While all of this may seem bizarre (it is), there might be more to it than meets the eye. Like Winnie the Pooh, whose online presence was censored when it was used to mock Chinese authorities in 2017, Peppa Pig can act a subversive symbol of rebellion for those living under a restrictive regime. So, why Peppa? Articles on the Beijing Times website support the idea that it’s the display of wealth identified by Ah Pang that appeals. Moreover, as a kids’ TV character, Peppa is ambiguous re: political opinions (or any significant opinions besides jumping in mud). This means that the pink pig’s image is ripe for appropriation by pretty much anyone, regardless of their identity; rich kids can identify elements of their own lives in her bourgeois lifestyle, while lower-class kids can use it in turn to critique the superficial lives of the rich.

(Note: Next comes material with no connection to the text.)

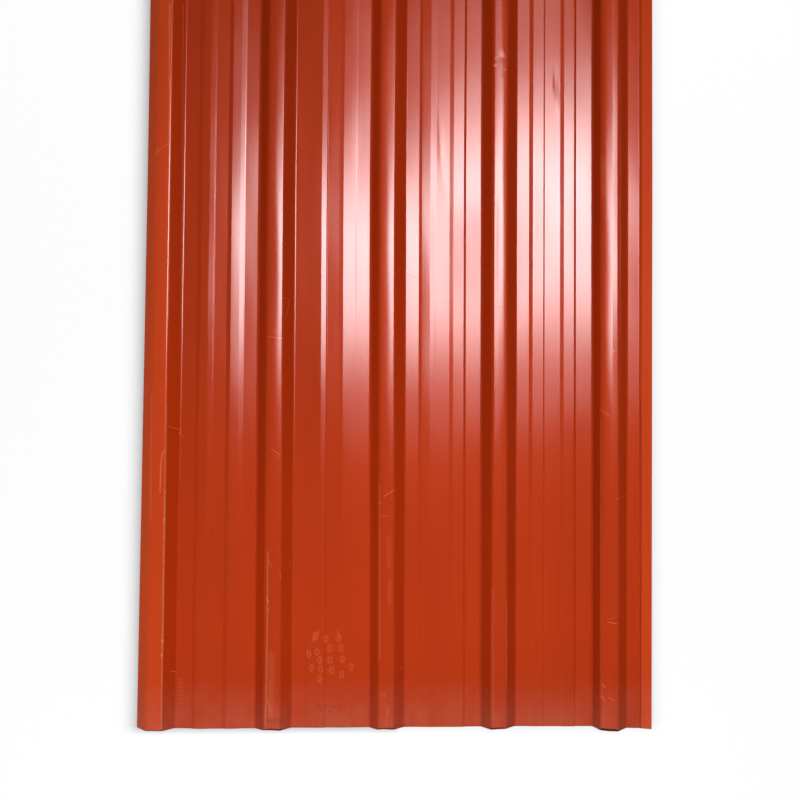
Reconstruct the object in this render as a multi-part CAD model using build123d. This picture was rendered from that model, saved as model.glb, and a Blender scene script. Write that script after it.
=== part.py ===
from build123d import *

import math
import os

# Trapezoidal roofing sheet, roll-formed in one piece from pre-painted steel coil.
# It lies flat with its painted weather side up: X runs across the ribs, Y along them, and Z = 0 is the
# plane that its pans rest on. All sizes are in millimetres.

# The steel and the cut length
STEEL_THICKNESS = 0.45
SHEET_LENGTH = 3000.0

# Main ribs, which stand at one even pitch across the sheet
RIB_COUNT = 5
RIB_PITCH = 190.0
RIB_HEIGHT = 25.4
RIB_CREST = 26.0
RIB_SLOPE_RUN = 18.0
RIB_BEND_RADIUS = 4.0
CREST_CROWN = 0.5
CROWN_SHARE = 0.75

# Minor ribs, the low stiffeners that stand evenly in each pan
MINOR_RIB_COUNT = 2
MINOR_RIB_HEIGHT = 1.8
MINOR_RIB_TOP = 17.0
MINOR_RISER_RUN = 4.2
MINOR_BEND_RADIUS = 2.0

# Side laps: the free edge of the first rib covers the neighbour's last rib, and the lip beyond the last
# rib's foot goes under the neighbour's first minor rib
OVERLAP_EDGE_LIFT = 1.0
UNDERLAP_LIP = 17.5
UNDERLAP_LIP_FLARE = 3.5

# Widths worked out from the sizes above
half_crest = RIB_CREST / 2
half_base = half_crest + RIB_SLOPE_RUN
pan_width = RIB_PITCH - 2 * half_base
minor_rib_foot = MINOR_RIB_TOP + 2 * MINOR_RISER_RUN
pan_flat = (pan_width - MINOR_RIB_COUNT * minor_rib_foot) / (MINOR_RIB_COUNT + 1)


# A corner of the section is (x, z, radius) on the sheet's underside. Where the steel turns down, the
# underside is the inside of the bend; where it turns up, it is the outside, one thickness larger.


def main_rib(centre):
    """Corners of one main rib from left to right, its crest slightly crowned."""
    crown_angle = math.atan(CREST_CROWN / half_crest)
    crown_radius = CROWN_SHARE * half_crest / math.tan(crown_angle)
    return [
        (centre - half_base, 0, RIB_BEND_RADIUS + STEEL_THICKNESS),
        (centre - half_crest, RIB_HEIGHT, RIB_BEND_RADIUS),
        (centre, RIB_HEIGHT + CREST_CROWN, crown_radius),
        (centre + half_crest, RIB_HEIGHT, RIB_BEND_RADIUS),
        (centre + half_base, 0, RIB_BEND_RADIUS + STEEL_THICKNESS),
    ]


def minor_rib(left_foot):
    """Corners of one minor rib from left to right, starting at its left foot."""
    return [
        (left_foot, 0, MINOR_BEND_RADIUS + STEEL_THICKNESS),
        (left_foot + MINOR_RISER_RUN, MINOR_RIB_HEIGHT, MINOR_BEND_RADIUS),
        (left_foot + MINOR_RISER_RUN + MINOR_RIB_TOP, MINOR_RIB_HEIGHT, MINOR_BEND_RADIUS),
        (left_foot + minor_rib_foot, 0, MINOR_BEND_RADIUS + STEEL_THICKNESS),
    ]


def pan(left):
    """Corners of one pan between two main ribs, whose floor starts at left."""
    corners = []
    for number in range(MINOR_RIB_COUNT):
        corners += minor_rib(left + pan_flat + number * (minor_rib_foot + pan_flat))
    return corners


def section_corners():
    """Corners of the whole underside, from the overlap edge to the underlap lip."""
    corners = main_rib(0)[1:]
    for number in range(1, RIB_COUNT):
        centre = number * RIB_PITCH
        corners += pan(centre - half_base - pan_width)
        corners += main_rib(centre)
    last_base = (RIB_COUNT - 1) * RIB_PITCH + half_base
    corners += minor_rib(last_base + pan_flat)[:2]
    return corners


def section_underside():
    """The underside of the section as one line, with every corner rounded. It is as long as the strip."""
    corners = section_corners()
    slope_at_edge = RIB_SLOPE_RUN * OVERLAP_EDGE_LIFT / RIB_HEIGHT
    overlap_edge = (-half_base + slope_at_edge, OVERLAP_EDGE_LIFT)
    lip_x, lip_z, _ = corners[-1]
    underlap_edge = (lip_x + UNDERLAP_LIP, lip_z + UNDERLAP_LIP_FLARE)
    points = [overlap_edge] + [(x, z) for x, z, _ in corners] + [underlap_edge]
    return FilletPolyline(*points, radius=[radius for _, _, radius in corners]).wire()


def roofing_sheet(underside):
    """The sheet: one steel thickness laid on the underside line and drawn out along its length."""
    outline = underside.offset_2d(STEEL_THICKNESS, side=Side.LEFT)
    section = Plane.XZ * make_face(outline)
    sheet = extrude(section, SHEET_LENGTH / 2, both=True)
    box = sheet.bounding_box()
    return Pos(-box.center().X, 0, -box.min.Z) * sheet


underside = section_underside()
sheet = roofing_sheet(underside)
sheet.label = "roofing_sheet"
os.makedirs("parts", exist_ok=True)
export_step(sheet, "parts/roofing_sheet.step")
print("strip width", round(underside.length, 1), "mm, size", sheet.bounding_box().size)
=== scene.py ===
import math

import bpy
import numpy as np
from mathutils import Euler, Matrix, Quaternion, Vector


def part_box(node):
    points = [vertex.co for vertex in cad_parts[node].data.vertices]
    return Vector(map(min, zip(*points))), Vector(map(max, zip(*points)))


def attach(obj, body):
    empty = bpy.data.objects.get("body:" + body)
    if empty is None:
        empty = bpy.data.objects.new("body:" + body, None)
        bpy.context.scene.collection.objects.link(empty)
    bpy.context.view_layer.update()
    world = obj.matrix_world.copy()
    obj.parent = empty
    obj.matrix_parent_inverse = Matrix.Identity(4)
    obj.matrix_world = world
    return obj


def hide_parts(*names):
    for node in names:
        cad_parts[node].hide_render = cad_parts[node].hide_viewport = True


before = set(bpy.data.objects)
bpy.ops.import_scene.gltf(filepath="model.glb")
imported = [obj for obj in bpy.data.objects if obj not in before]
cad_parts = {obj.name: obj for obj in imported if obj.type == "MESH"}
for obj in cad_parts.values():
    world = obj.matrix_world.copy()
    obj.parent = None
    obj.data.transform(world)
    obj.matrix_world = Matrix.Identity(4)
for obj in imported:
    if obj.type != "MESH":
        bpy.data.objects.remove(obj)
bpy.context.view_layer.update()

# A trapezoidal roofing sheet in glossy terracotta paint, lying weather side up on a pale studio floor.
# All sizes are in metres. X runs across the ribs, Y along them, and Z = 0 is the floor.

sheet_low, sheet_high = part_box("roofing_sheet")
MM = 0.001

# The photo's camera: a 50 mm lens nearly two metres above the sheet's lower part, turned by these degrees
LENS = 50.0
SENSOR = 36.0
PHOTO_SIDE = 800
CAMERA_PLACE = (-0.0903, -1.0183, 1.8971)
CAMERA_TURN = (2.14, -2.73, 0.44)

# The section, with the solid's sizes but softer bends at the main ribs
STEEL = 0.45 * MM
RIB_COUNT = 5
RIB_PITCH = 190 * MM
RIB_HEIGHT = 25.4 * MM
HALF_CREST = 13 * MM
SLOPE_RUN = 18 * MM
RIB_BEND = 5.5 * MM
MINOR_HEIGHT = 1.8 * MM
MINOR_BEND = 2 * MM
RISER_RUN = 4.2 * MM
MINOR_FOOT = 25.4 * MM
EDGE_LIFT = 1 * MM
LIP_RUN = 17.5 * MM
HALF_BASE = HALF_CREST + SLOPE_RUN
PAN = RIB_PITCH - 2 * HALF_BASE
FLAT = (PAN - 2 * MINOR_FOOT) / 3

# How the rolls and handling left the strips between the bends. A minor rib rises in one riser, and
# falls first over a soft shoulder and then over a short step.
SHOULDER_RUNS = (8.5 * MM, 6.5 * MM)
STEP_RUNS = (1.4 * MM, 2.2 * MM)
SHOULDER_REACH = 2 * MM
TOP_RUNS = [
    MINOR_FOOT + SHOULDER_REACH - RISER_RUN - shoulder - step
    for shoulder, step in zip(SHOULDER_RUNS, STEP_RUNS)
]
SHOULDER_BEND = 5 * MM
# What each pan is made of, from left to right
PAN_STRIPS = ("flat", "riser", "top", "shoulder", "step") * 2 + ("flat",)
# Tilts in degrees at a strip's left and right side; one that falls to the right is positive
PAN_TILTS = (
    # flat, top, shoulder, flat, top, shoulder, flat
    ((-1.5, -1.5), (-1.0, -1.0), (3.1, 3.1), (1.8, 1.8), (3.25, 3.75), (6.0, 6.0), (2.4, 2.4)),
    ((-2.0, -2.0), (-2.2, -2.2), (2.0, 2.0), (-1.5, -1.5), (0.8, 1.4), (1.8, 1.8), (1.6, 1.6)),
    ((-1.0, -0.6), (-3.6, -3.0), (0.4, 0.4), (-0.3, -0.3), (0.3, 0.6), (1.0, 1.0), (0.4, 0.8)),
    ((0.0, 0.0), (0.2, 0.2), (0.0, 0.0), (0.0, 0.0), (0.4, 0.4), (0.5, 0.5), (-0.2, -0.2)),
)
# How far each pan's two short steps fall
STEP_FALLS = ((0.5 * MM, 0.4 * MM), (1.0 * MM, 0.15 * MM), (0.12 * MM, 1.8 * MM), (0.5 * MM, 1.8 * MM))
# Each crest's strips: their share of its width and their tilts
CREST_STRIPS = (
    ((1.0, -2.2, 2.5),),
    ((1.0, -4.0, 5.0),),
    ((1.0, -6.0, 1.0),),
    ((1.0, -4.1, 8.0),),
    ((0.30, -20.0, -10.8), (0.36, -10.8, -8.2), (0.34, -0.2, 0.5)),
)
FOOT_TILT = 0.35
LIP_TILT = -15.0

# How much wider each pan's strips are than planned, in millimetres; its last flat takes up the rest
PAN_CHANGES = (
    # flat, riser, top, shoulder, step, flat, riser, top, shoulder, step
    (0.0, 2.4, -0.3, 0.0, 0.0, -2.4, 2.4, 0.0, 0.0, 0.0),
    (0.0, 2.4, 1.4, 0.0, 0.0, -3.1, 2.7, 0.0, 0.0, 0.0),
    (-1.9, 1.0, 0.9, 0.0, 0.0, -0.9, 2.7, -3.4, 0.0, 1.4),
    (-2.7, 2.7, -3.7, 0.0, 0.8, 3.2, 2.6, -3.4, 0.0, 0.9),
)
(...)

It makes sense, then, that Peppa Pig and luxury fashion brands such as Chanel and Balenciaga have converged in such a big way. The ‘collaborations’ work just as well as an ironic comment on Shehuiren kids’ lack of social mobility as they do as a signifier of wealthier lifestyles. They’re memes created and proliferated by China’s digitally-savvy youth, rather than a trend hoisted on them by a brand or political ideology. This is perhaps where the meme’s curious longevity stems from. The power of Peppa is the power of the people.